=== EXERCISE TASK ===
Output the data exactly, with every line intact.

Object modeling scripts:
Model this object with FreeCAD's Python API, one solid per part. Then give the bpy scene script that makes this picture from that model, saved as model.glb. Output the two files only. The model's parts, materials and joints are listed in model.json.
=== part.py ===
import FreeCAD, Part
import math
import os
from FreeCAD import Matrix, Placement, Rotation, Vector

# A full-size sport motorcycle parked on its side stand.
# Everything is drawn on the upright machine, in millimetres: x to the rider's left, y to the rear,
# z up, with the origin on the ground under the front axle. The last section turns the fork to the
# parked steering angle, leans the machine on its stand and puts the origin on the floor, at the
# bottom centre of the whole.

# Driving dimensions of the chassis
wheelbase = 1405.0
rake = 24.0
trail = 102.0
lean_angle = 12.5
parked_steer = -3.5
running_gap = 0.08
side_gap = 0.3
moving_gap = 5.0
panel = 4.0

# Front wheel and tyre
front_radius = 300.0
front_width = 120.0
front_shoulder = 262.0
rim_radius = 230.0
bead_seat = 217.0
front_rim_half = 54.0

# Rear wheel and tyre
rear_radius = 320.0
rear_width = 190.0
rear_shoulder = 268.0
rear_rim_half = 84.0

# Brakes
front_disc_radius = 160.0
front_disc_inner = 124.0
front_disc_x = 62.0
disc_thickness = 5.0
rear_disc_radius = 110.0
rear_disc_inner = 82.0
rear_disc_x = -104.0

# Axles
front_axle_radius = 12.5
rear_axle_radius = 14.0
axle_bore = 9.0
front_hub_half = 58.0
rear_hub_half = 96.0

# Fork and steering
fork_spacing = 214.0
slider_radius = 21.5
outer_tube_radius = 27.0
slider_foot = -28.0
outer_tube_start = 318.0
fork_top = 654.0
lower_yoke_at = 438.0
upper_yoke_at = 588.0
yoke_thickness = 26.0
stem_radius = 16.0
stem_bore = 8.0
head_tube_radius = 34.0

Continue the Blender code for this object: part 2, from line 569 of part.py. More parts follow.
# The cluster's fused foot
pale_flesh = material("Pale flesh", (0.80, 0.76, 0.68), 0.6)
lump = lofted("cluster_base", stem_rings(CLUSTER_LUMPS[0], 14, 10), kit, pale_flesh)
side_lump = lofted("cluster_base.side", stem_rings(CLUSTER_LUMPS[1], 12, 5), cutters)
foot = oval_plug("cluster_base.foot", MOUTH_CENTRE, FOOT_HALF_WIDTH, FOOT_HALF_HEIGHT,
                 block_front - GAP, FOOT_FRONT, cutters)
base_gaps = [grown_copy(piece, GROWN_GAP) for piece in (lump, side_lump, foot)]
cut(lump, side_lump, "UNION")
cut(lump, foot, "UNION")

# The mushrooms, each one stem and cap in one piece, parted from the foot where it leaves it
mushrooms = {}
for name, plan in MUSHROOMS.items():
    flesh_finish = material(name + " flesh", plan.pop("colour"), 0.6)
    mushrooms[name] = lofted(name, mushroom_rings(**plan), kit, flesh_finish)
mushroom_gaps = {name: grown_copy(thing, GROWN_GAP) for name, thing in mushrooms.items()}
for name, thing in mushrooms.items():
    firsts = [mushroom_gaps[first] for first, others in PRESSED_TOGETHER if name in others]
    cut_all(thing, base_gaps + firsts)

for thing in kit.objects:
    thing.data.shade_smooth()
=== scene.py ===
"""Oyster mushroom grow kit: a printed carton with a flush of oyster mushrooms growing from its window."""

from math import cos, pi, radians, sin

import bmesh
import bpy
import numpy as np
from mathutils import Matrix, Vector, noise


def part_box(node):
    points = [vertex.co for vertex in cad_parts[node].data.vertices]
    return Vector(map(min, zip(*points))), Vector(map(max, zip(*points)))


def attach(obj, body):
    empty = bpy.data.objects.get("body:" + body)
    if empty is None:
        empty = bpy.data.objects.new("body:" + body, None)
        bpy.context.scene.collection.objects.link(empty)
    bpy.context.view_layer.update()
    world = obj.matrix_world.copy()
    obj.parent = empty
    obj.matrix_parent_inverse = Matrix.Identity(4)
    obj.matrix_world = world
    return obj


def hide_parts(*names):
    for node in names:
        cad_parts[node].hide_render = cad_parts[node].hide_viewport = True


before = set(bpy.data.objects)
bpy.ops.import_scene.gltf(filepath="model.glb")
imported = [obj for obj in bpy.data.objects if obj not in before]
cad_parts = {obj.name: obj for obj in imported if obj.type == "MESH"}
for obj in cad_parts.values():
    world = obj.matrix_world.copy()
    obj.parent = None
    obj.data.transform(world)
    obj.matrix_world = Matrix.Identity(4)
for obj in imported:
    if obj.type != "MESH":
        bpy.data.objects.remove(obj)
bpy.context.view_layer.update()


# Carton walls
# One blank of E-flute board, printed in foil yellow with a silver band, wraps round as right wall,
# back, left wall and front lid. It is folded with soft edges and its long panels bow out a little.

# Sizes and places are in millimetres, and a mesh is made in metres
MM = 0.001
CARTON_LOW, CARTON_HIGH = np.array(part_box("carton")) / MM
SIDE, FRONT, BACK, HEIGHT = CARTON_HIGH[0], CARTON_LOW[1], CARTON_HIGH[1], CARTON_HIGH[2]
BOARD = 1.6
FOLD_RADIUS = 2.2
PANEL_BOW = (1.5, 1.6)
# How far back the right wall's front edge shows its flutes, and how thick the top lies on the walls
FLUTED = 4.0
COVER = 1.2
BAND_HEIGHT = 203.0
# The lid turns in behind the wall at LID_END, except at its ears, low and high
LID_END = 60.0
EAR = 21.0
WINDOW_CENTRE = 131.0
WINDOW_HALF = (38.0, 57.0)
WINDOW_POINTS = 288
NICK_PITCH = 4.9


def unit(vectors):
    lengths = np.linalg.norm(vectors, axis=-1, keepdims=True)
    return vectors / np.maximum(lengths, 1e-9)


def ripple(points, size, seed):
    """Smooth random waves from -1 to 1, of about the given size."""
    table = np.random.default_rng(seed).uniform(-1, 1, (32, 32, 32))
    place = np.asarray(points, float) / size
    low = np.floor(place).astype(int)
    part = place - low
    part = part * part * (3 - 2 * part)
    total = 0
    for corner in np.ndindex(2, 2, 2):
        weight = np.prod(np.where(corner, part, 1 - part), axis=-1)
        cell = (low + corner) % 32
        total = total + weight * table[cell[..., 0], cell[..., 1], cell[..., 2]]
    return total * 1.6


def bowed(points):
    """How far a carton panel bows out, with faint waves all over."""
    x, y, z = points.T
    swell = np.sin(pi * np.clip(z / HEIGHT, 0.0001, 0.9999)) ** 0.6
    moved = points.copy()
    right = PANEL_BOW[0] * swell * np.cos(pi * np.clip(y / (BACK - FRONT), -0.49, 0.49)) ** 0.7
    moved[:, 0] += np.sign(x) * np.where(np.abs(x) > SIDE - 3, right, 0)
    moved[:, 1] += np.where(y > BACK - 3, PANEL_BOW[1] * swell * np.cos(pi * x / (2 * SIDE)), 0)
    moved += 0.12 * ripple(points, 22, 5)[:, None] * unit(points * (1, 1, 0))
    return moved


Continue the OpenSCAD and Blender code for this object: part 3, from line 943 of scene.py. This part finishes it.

=== TASK RESPONSE ===
Model this object with FreeCAD's Python API, one solid per part. Then give the bpy scene script that makes this picture from that model, saved as model.glb. Output the two files only. The model's parts, materials and joints are listed in model.json.
=== part.py ===
import FreeCAD, Part
import math
import os
from FreeCAD import Matrix, Placement, Rotation, Vector

# A full-size sport motorcycle parked on its side stand.
# Everything is drawn on the upright machine, in millimetres: x to the rider's left, y to the rear,
# z up, with the origin on the ground under the front axle. The last section turns the fork to the
# parked steering angle, leans the machine on its stand and puts the origin on the floor, at the
# bottom centre of the whole.

# Driving dimensions of the chassis
wheelbase = 1405.0
rake = 24.0
trail = 102.0
lean_angle = 12.5
parked_steer = -3.5
running_gap = 0.08
side_gap = 0.3
moving_gap = 5.0
panel = 4.0

# Front wheel and tyre
front_radius = 300.0
front_width = 120.0
front_shoulder = 262.0
rim_radius = 230.0
bead_seat = 217.0
front_rim_half = 54.0

# Rear wheel and tyre
rear_radius = 320.0
rear_width = 190.0
rear_shoulder = 268.0
rear_rim_half = 84.0

# Brakes
front_disc_radius = 160.0
front_disc_inner = 124.0
front_disc_x = 62.0
disc_thickness = 5.0
rear_disc_radius = 110.0
rear_disc_inner = 82.0
rear_disc_x = -104.0

# Axles
front_axle_radius = 12.5
rear_axle_radius = 14.0
axle_bore = 9.0
front_hub_half = 58.0
rear_hub_half = 96.0

# Fork and steering
fork_spacing = 214.0
slider_radius = 21.5
outer_tube_radius = 27.0
slider_foot = -28.0
outer_tube_start = 318.0
fork_top = 654.0
lower_yoke_at = 438.0
upper_yoke_at = 588.0
yoke_thickness = 26.0
stem_radius = 16.0
stem_bore = 8.0
head_tube_radius = 34.0

Continue the Blender code for this object: part 2, from line 569 of part.py. More parts follow.
# The cluster's fused foot
pale_flesh = material("Pale flesh", (0.80, 0.76, 0.68), 0.6)
lump = lofted("cluster_base", stem_rings(CLUSTER_LUMPS[0], 14, 10), kit, pale_flesh)
side_lump = lofted("cluster_base.side", stem_rings(CLUSTER_LUMPS[1], 12, 5), cutters)
foot = oval_plug("cluster_base.foot", MOUTH_CENTRE, FOOT_HALF_WIDTH, FOOT_HALF_HEIGHT,
                 block_front - GAP, FOOT_FRONT, cutters)
base_gaps = [grown_copy(piece, GROWN_GAP) for piece in (lump, side_lump, foot)]
cut(lump, side_lump, "UNION")
cut(lump, foot, "UNION")

# The mushrooms, each one stem and cap in one piece, parted from the foot where it leaves it
mushrooms = {}
for name, plan in MUSHROOMS.items():
    flesh_finish = material(name + " flesh", plan.pop("colour"), 0.6)
    mushrooms[name] = lofted(name, mushroom_rings(**plan), kit, flesh_finish)
mushroom_gaps = {name: grown_copy(thing, GROWN_GAP) for name, thing in mushrooms.items()}
for name, thing in mushrooms.items():
    firsts = [mushroom_gaps[first] for first, others in PRESSED_TOGETHER if name in others]
    cut_all(thing, base_gaps + firsts)

for thing in kit.objects:
    thing.data.shade_smooth()
=== scene.py ===
"""Oyster mushroom grow kit: a printed carton with a flush of oyster mushrooms growing from its window."""

from math import cos, pi, radians, sin

import bmesh
import bpy
import numpy as np
from mathutils import Matrix, Vector, noise


def part_box(node):
    points = [vertex.co for vertex in cad_parts[node].data.vertices]
    return Vector(map(min, zip(*points))), Vector(map(max, zip(*points)))


def attach(obj, body):
    empty = bpy.data.objects.get("body:" + body)
    if empty is None:
        empty = bpy.data.objects.new("body:" + body, None)
        bpy.context.scene.collection.objects.link(empty)
    bpy.context.view_layer.update()
    world = obj.matrix_world.copy()
    obj.parent = empty
    obj.matrix_parent_inverse = Matrix.Identity(4)
    obj.matrix_world = world
    return obj


def hide_parts(*names):
    for node in names:
        cad_parts[node].hide_render = cad_parts[node].hide_viewport = True


before = set(bpy.data.objects)
bpy.ops.import_scene.gltf(filepath="model.glb")
imported = [obj for obj in bpy.data.objects if obj not in before]
cad_parts = {obj.name: obj for obj in imported if obj.type == "MESH"}
for obj in cad_parts.values():
    world = obj.matrix_world.copy()
    obj.parent = None
    obj.data.transform(world)
    obj.matrix_world = Matrix.Identity(4)
for obj in imported:
    if obj.type != "MESH":
        bpy.data.objects.remove(obj)
bpy.context.view_layer.update()


# Carton walls
# One blank of E-flute board, printed in foil yellow with a silver band, wraps round as right wall,
# back, left wall and front lid. It is folded with soft edges and its long panels bow out a little.

# Sizes and places are in millimetres, and a mesh is made in metres
MM = 0.001
CARTON_LOW, CARTON_HIGH = np.array(part_box("carton")) / MM
SIDE, FRONT, BACK, HEIGHT = CARTON_HIGH[0], CARTON_LOW[1], CARTON_HIGH[1], CARTON_HIGH[2]
BOARD = 1.6
FOLD_RADIUS = 2.2
PANEL_BOW = (1.5, 1.6)
# How far back the right wall's front edge shows its flutes, and how thick the top lies on the walls
FLUTED = 4.0
COVER = 1.2
BAND_HEIGHT = 203.0
# The lid turns in behind the wall at LID_END, except at its ears, low and high
LID_END = 60.0
EAR = 21.0
WINDOW_CENTRE = 131.0
WINDOW_HALF = (38.0, 57.0)
WINDOW_POINTS = 288
NICK_PITCH = 4.9


def unit(vectors):
    lengths = np.linalg.norm(vectors, axis=-1, keepdims=True)
    return vectors / np.maximum(lengths, 1e-9)


def ripple(points, size, seed):
    """Smooth random waves from -1 to 1, of about the given size."""
    table = np.random.default_rng(seed).uniform(-1, 1, (32, 32, 32))
    place = np.asarray(points, float) / size
    low = np.floor(place).astype(int)
    part = place - low
    part = part * part * (3 - 2 * part)
    total = 0
    for corner in np.ndindex(2, 2, 2):
        weight = np.prod(np.where(corner, part, 1 - part), axis=-1)
        cell = (low + corner) % 32
        total = total + weight * table[cell[..., 0], cell[..., 1], cell[..., 2]]
    return total * 1.6


def bowed(points):
    """How far a carton panel bows out, with faint waves all over."""
    x, y, z = points.T
    swell = np.sin(pi * np.clip(z / HEIGHT, 0.0001, 0.9999)) ** 0.6
    moved = points.copy()
    right = PANEL_BOW[0] * swell * np.cos(pi * np.clip(y / (BACK - FRONT), -0.49, 0.49)) ** 0.7
    moved[:, 0] += np.sign(x) * np.where(np.abs(x) > SIDE - 3, right, 0)
    moved[:, 1] += np.where(y > BACK - 3, PANEL_BOW[1] * swell * np.cos(pi * x / (2 * SIDE)), 0)
    moved += 0.12 * ripple(points, 22, 5)[:, None] * unit(points * (1, 1, 0))
    return moved


Continue the OpenSCAD and Blender code for this object: part 3, from line 943 of scene.py. This part finishes it.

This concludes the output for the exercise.